Records for this task:

========================================================================

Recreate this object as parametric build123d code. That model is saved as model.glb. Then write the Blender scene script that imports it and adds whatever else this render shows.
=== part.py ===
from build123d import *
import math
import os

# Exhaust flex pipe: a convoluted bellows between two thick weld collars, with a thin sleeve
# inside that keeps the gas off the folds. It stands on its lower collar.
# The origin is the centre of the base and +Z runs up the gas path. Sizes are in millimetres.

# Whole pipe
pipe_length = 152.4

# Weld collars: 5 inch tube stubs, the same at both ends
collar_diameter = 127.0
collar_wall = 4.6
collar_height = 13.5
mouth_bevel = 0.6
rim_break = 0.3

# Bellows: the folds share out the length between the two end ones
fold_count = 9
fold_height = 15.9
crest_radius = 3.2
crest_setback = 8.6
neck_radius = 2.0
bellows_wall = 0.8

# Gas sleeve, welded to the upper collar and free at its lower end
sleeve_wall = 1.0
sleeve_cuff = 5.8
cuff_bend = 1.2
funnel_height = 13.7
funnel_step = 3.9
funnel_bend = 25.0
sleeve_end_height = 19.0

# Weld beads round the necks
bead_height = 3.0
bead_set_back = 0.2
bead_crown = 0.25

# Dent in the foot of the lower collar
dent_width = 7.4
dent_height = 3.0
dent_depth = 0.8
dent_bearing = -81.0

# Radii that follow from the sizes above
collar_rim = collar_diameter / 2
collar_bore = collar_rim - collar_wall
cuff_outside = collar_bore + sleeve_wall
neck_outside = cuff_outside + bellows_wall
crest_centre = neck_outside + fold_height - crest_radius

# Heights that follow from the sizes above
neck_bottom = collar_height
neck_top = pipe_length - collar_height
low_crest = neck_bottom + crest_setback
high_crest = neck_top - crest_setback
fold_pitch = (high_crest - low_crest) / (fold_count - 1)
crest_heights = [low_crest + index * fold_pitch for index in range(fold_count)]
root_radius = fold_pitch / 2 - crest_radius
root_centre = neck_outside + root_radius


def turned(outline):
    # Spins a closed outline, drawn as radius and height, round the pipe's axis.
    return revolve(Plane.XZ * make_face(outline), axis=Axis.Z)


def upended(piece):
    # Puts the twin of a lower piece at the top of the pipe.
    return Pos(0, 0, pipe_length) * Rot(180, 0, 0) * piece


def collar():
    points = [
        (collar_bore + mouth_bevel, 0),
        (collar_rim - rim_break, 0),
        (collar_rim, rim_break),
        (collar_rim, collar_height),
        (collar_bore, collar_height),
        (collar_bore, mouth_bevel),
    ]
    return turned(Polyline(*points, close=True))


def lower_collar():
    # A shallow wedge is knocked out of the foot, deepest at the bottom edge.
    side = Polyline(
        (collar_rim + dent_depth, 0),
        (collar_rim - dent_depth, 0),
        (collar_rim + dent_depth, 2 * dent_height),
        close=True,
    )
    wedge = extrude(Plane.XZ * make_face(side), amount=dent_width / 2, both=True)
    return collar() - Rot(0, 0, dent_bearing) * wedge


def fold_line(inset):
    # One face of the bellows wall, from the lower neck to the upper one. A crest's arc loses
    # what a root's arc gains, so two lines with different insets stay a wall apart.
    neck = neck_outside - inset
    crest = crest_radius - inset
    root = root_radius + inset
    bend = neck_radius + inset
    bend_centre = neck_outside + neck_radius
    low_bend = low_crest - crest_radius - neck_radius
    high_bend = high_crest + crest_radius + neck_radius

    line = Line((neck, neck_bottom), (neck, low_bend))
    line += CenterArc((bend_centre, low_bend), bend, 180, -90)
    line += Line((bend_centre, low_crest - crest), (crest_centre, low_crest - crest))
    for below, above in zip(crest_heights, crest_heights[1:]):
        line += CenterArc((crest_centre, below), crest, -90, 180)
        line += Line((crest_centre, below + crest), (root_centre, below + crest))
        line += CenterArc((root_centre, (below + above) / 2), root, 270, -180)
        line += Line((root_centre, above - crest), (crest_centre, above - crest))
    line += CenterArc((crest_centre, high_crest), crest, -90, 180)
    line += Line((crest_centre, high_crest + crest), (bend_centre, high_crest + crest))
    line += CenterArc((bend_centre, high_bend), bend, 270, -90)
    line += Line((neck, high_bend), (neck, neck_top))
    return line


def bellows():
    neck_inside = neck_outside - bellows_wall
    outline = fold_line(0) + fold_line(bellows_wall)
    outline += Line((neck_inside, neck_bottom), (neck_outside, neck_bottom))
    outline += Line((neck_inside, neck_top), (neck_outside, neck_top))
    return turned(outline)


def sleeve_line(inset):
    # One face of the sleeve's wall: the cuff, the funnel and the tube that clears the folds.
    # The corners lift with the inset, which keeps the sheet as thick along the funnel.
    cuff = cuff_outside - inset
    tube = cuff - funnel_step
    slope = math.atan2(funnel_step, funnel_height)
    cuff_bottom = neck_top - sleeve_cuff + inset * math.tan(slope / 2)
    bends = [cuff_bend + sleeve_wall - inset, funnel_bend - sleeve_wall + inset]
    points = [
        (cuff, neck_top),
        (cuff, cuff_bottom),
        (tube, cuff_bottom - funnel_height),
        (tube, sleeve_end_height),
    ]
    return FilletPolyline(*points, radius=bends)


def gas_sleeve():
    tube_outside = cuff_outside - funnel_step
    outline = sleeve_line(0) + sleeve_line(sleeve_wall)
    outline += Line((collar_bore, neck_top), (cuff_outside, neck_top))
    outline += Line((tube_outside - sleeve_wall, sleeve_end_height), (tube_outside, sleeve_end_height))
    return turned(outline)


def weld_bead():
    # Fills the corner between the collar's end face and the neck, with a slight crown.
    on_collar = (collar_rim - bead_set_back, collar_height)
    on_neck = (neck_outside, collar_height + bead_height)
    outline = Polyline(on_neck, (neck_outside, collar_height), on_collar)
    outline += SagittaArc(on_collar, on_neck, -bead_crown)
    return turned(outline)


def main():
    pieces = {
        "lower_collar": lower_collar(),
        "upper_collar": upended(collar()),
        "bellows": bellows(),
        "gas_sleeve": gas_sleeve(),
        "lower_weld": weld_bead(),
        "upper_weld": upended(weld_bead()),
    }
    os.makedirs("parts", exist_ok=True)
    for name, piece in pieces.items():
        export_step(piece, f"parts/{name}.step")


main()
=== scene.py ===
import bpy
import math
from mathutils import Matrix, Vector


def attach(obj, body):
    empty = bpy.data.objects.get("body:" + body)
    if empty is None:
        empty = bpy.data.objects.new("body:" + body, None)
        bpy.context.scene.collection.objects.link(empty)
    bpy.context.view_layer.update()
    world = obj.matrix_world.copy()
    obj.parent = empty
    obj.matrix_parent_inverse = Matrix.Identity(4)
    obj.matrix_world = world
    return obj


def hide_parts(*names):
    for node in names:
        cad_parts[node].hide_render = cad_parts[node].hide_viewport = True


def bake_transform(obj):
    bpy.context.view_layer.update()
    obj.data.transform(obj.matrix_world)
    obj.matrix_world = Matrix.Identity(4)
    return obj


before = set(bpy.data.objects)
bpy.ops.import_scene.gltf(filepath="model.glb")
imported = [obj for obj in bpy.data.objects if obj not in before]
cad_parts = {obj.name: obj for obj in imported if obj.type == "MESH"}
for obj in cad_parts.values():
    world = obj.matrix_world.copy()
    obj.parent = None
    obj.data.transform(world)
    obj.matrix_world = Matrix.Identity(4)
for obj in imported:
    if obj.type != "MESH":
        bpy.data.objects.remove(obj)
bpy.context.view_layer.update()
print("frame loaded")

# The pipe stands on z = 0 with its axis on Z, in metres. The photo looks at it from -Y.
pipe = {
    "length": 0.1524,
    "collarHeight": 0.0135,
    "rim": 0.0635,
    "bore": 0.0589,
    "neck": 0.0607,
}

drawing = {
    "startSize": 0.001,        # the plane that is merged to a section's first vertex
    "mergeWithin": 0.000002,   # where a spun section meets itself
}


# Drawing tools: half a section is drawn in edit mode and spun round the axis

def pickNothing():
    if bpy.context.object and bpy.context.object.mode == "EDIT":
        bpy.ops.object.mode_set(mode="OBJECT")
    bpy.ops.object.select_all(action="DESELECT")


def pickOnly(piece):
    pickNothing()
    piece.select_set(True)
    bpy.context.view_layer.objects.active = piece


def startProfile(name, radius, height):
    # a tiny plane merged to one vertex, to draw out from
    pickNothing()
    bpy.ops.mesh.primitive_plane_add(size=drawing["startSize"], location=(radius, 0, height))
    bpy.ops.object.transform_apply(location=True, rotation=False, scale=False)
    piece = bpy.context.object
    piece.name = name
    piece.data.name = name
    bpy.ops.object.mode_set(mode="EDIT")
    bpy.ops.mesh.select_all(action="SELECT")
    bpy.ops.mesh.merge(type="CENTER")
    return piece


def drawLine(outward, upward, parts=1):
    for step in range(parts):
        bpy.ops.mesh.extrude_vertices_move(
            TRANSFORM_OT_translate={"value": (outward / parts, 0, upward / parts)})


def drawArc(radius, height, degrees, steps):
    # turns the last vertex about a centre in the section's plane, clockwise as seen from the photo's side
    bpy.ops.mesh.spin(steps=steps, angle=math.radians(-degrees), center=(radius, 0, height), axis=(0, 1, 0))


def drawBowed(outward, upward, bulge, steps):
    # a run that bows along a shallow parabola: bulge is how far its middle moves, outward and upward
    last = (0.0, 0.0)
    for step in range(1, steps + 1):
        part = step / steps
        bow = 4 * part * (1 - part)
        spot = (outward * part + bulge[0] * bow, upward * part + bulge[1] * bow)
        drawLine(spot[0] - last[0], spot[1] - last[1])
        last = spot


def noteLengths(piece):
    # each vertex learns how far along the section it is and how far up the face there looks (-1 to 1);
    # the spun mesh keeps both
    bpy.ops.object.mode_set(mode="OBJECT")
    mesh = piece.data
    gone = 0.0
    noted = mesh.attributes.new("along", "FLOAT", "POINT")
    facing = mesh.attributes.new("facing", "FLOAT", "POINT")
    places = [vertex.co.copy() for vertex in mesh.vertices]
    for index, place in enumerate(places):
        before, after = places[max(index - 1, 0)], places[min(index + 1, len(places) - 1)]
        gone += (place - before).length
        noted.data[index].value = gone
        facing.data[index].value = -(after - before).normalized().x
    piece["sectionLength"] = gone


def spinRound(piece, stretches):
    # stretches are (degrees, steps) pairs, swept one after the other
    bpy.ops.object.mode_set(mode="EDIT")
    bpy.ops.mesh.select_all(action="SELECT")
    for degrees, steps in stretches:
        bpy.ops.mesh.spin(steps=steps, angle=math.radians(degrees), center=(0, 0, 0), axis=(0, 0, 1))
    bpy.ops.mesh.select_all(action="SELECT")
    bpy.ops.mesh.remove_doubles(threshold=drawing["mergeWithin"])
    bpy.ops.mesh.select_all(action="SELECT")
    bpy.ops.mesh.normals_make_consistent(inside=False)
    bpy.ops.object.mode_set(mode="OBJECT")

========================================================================

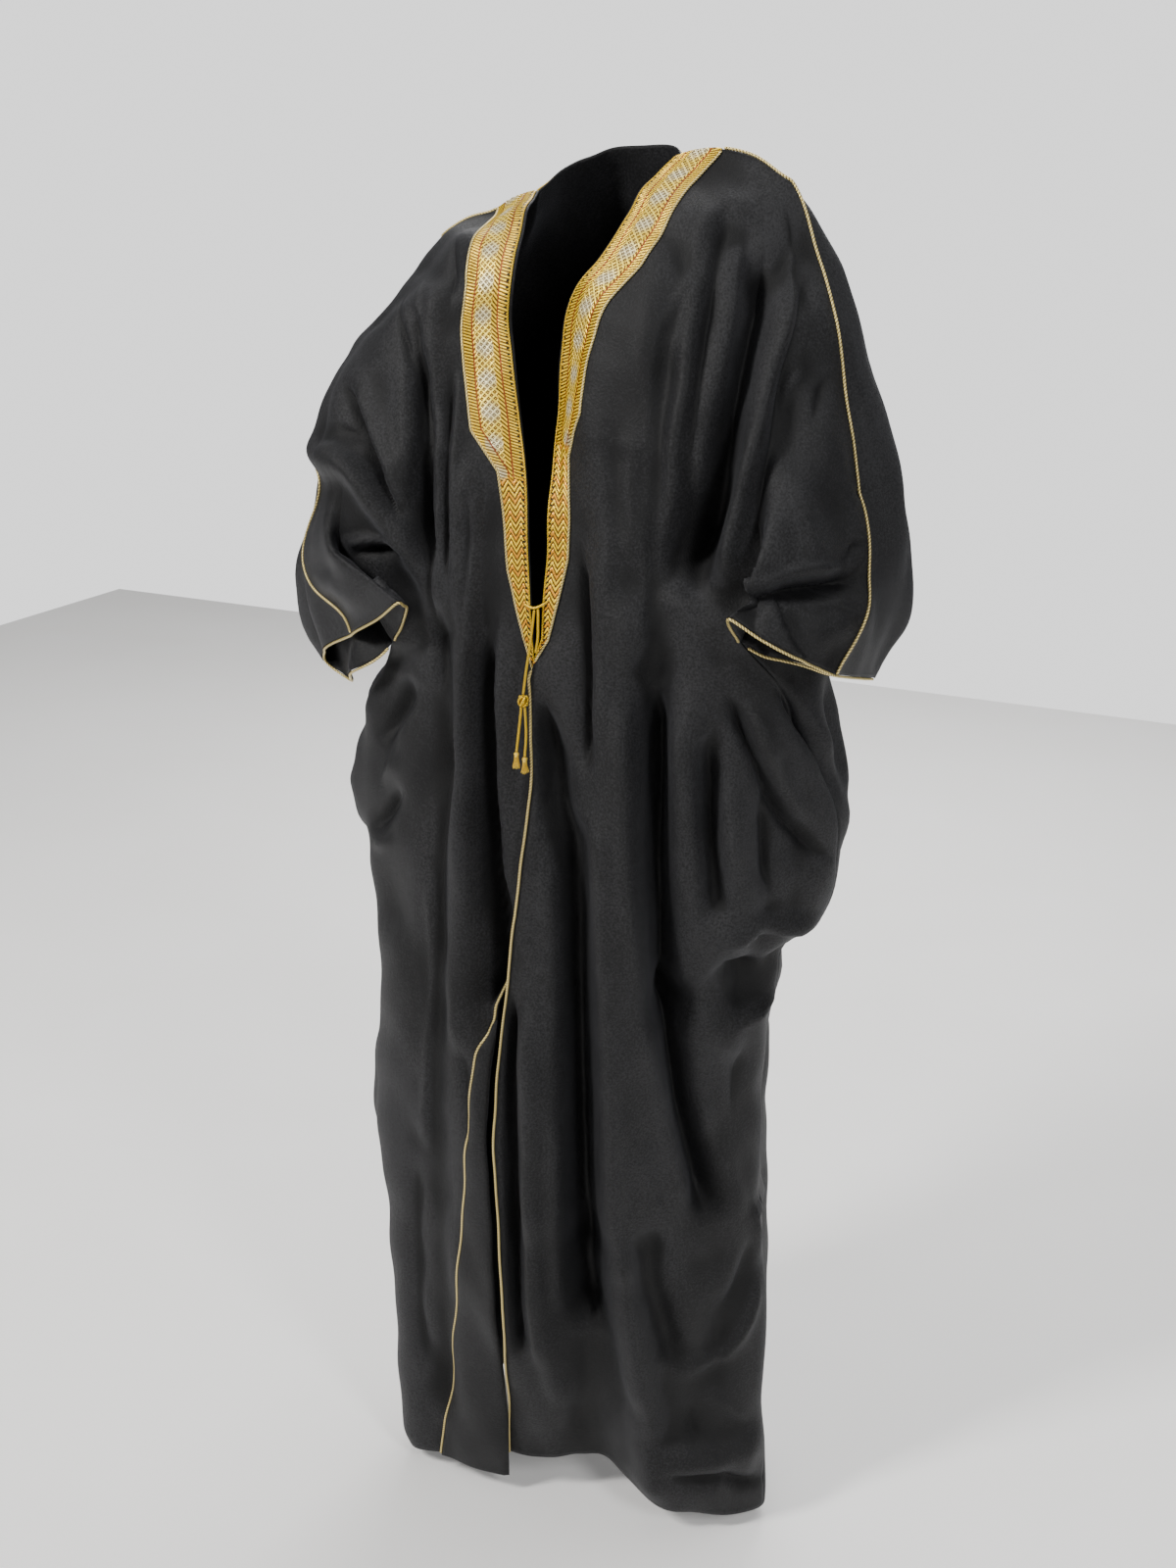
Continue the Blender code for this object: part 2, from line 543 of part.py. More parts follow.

========================================================================

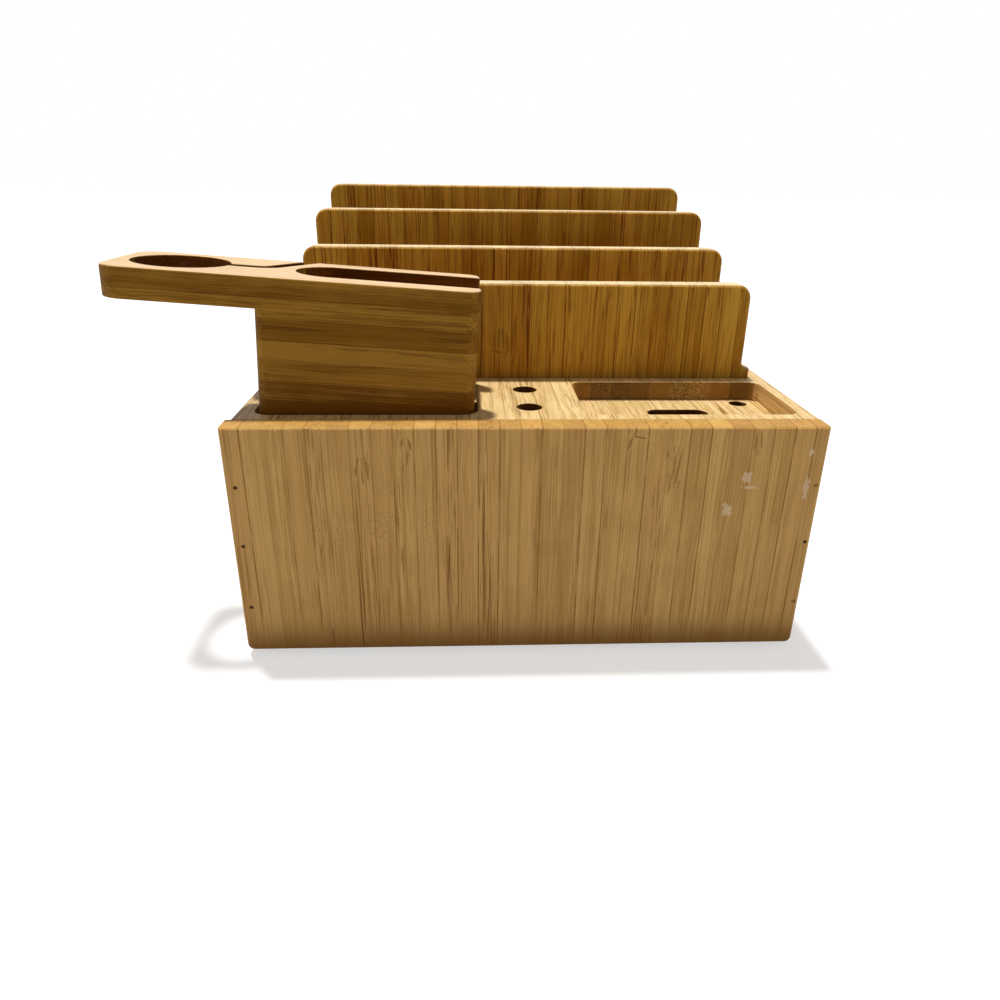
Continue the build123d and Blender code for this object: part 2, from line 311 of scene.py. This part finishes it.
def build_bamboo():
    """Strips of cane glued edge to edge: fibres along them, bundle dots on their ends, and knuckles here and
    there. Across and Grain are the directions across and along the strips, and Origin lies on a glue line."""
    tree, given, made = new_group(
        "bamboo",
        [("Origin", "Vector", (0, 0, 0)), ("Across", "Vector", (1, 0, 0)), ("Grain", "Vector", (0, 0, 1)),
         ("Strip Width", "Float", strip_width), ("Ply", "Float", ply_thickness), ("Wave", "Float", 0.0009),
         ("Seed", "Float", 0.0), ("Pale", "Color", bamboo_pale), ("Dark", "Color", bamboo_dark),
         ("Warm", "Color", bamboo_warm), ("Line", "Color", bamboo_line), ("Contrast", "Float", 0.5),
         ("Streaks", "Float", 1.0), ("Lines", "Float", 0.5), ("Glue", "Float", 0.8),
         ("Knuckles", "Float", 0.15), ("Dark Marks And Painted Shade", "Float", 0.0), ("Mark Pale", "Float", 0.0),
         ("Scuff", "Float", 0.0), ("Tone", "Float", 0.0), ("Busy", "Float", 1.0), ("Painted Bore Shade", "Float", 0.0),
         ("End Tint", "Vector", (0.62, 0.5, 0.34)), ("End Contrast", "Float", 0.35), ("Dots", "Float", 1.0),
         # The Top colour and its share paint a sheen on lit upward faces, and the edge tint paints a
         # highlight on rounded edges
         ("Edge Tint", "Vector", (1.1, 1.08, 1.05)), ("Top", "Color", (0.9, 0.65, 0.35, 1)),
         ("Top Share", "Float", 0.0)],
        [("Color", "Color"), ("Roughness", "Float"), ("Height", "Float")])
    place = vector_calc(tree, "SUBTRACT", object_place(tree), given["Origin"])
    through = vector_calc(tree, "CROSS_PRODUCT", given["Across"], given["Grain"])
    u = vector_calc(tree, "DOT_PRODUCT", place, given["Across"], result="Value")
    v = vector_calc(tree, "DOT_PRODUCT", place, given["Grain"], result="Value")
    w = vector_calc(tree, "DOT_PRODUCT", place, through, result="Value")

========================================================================

To do:
Quote the lines that begin at the line containing "outline += Line((tube_outside" and end at the line containing "obj.data.transform(world)", keeping both of those lines.

Task response:
    outline += Line((tube_outside - sleeve_wall, sleeve_end_height), (tube_outside, sleeve_end_height))
    return turned(outline)


def weld_bead():
    # Fills the corner between the collar's end face and the neck, with a slight crown.
    on_collar = (collar_rim - bead_set_back, collar_height)
    on_neck = (neck_outside, collar_height + bead_height)
    outline = Polyline(on_neck, (neck_outside, collar_height), on_collar)
    outline += SagittaArc(on_collar, on_neck, -bead_crown)
    return turned(outline)


def main():
    pieces = {
        "lower_collar": lower_collar(),
        "upper_collar": upended(collar()),
        "bellows": bellows(),
        "gas_sleeve": gas_sleeve(),
        "lower_weld": weld_bead(),
        "upper_weld": upended(weld_bead()),
    }
    os.makedirs("parts", exist_ok=True)
    for name, piece in pieces.items():
        export_step(piece, f"parts/{name}.step")


main()
=== scene.py ===
import bpy
import math
from mathutils import Matrix, Vector


def attach(obj, body):
    empty = bpy.data.objects.get("body:" + body)
    if empty is None:
        empty = bpy.data.objects.new("body:" + body, None)
        bpy.context.scene.collection.objects.link(empty)
    bpy.context.view_layer.update()
    world = obj.matrix_world.copy()
    obj.parent = empty
    obj.matrix_parent_inverse = Matrix.Identity(4)
    obj.matrix_world = world
    return obj


def hide_parts(*names):
    for node in names:
        cad_parts[node].hide_render = cad_parts[node].hide_viewport = True


def bake_transform(obj):
    bpy.context.view_layer.update()
    obj.data.transform(obj.matrix_world)
    obj.matrix_world = Matrix.Identity(4)
    return obj


before = set(bpy.data.objects)
bpy.ops.import_scene.gltf(filepath="model.glb")
imported = [obj for obj in bpy.data.objects if obj not in before]
cad_parts = {obj.name: obj for obj in imported if obj.type == "MESH"}
for obj in cad_parts.values():
    world = obj.matrix_world.copy()
    obj.parent = None
    obj.data.transform(world)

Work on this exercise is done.